Cyberoszuści atakują Sądeczan metodą na BLIK-a. Tylko w ciągu dwóch ostatnich dni policja w regionie otrzymała 8 zgłoszeń, w których 10 mieszkańców straciło swoje pieniądze właśnie w ten sposób.
Schemat działania przestępców często jest podobny. Włamując się na konto i podszywając pod daną osobę na portalu społecznościowym, rozsyłają do jej znajomych prośbę o udostępnienie kodu BLIK. Zazwyczaj piszą luźno ze znajomymi ofiary, sugerując, że są na zakupach i zapomnieli portfela lub znaleźli coś okazyjnie w internecie.
Gdy otrzymają kod na kwotę kilkuset złotych, wypłacają gotówkę z bankomatu w innym regionie, czy kraju lub płacą w sieci za zakupy. Potwierdzający transakcję robi to wierząc, że pomaga znajomemu. Tylko w ciągu dwóch dni w ten sposób pieniądze straciło 10 mieszkańców Sądecczyzny na łączną kwotę około 10 tys. złotych.
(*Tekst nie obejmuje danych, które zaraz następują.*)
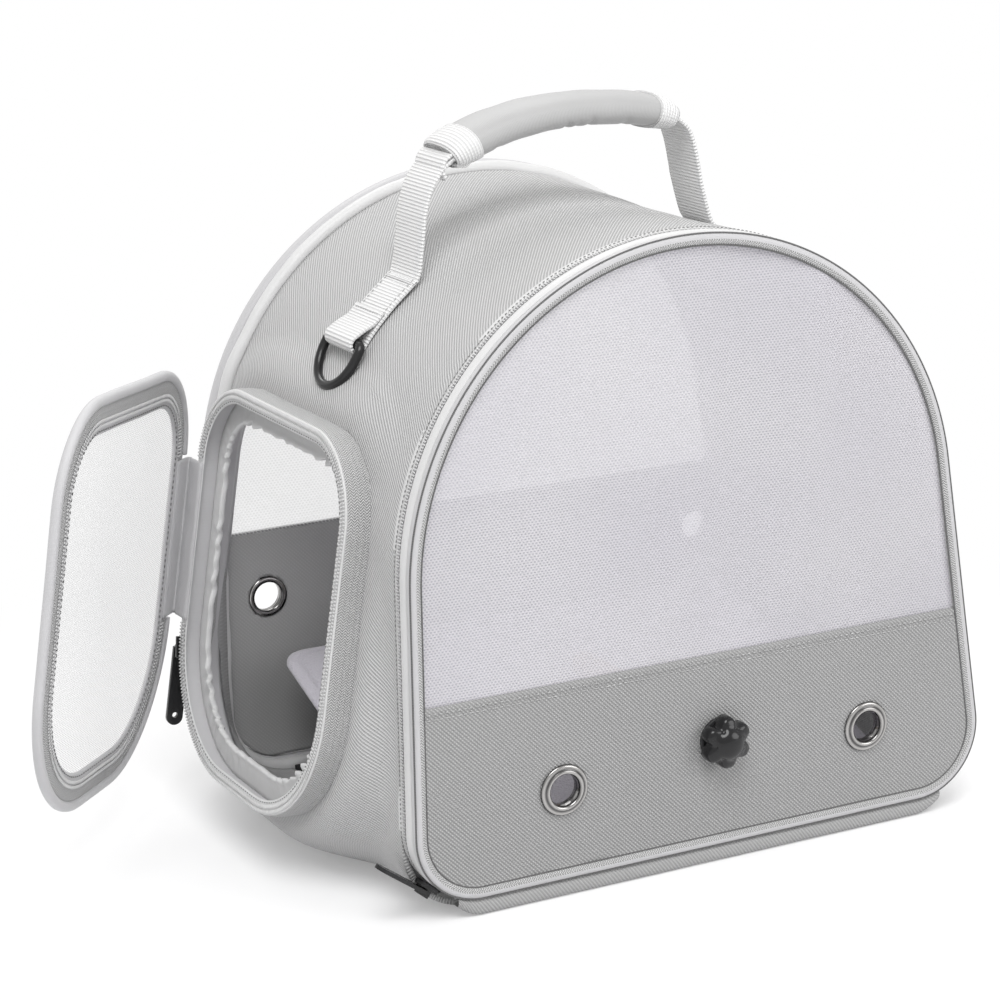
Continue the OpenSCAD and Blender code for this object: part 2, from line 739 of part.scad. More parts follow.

W związku z tym, że tego typu transakcji cofnąć nie można, policjanci radzą chronić się przed oszustami. Przede wszystkim trzeba chronić swój PIN do bankowej aplikacji, a na portalu społecznościowym dobrze zabezpieczyć swoje konto, wykorzystując dwuskładnikowe uwierzytelnianie logowania i nie zapominać o samym wylogowaniu się z konta. Nigdy też nie należy udostępniać kodów BLIK, a każdą transakcję przed zatwierdzeniem trzeba dokładnie sprawdzić.
Podstawą jednak powinna być weryfikacja osoby, która prosi o pomoc. Aby nie wpaść w tarapaty wystarczy tylko zadzwonić do konkretnego znajomego i zapytać, czy rzeczywiście to on prosi o finansową pomoc.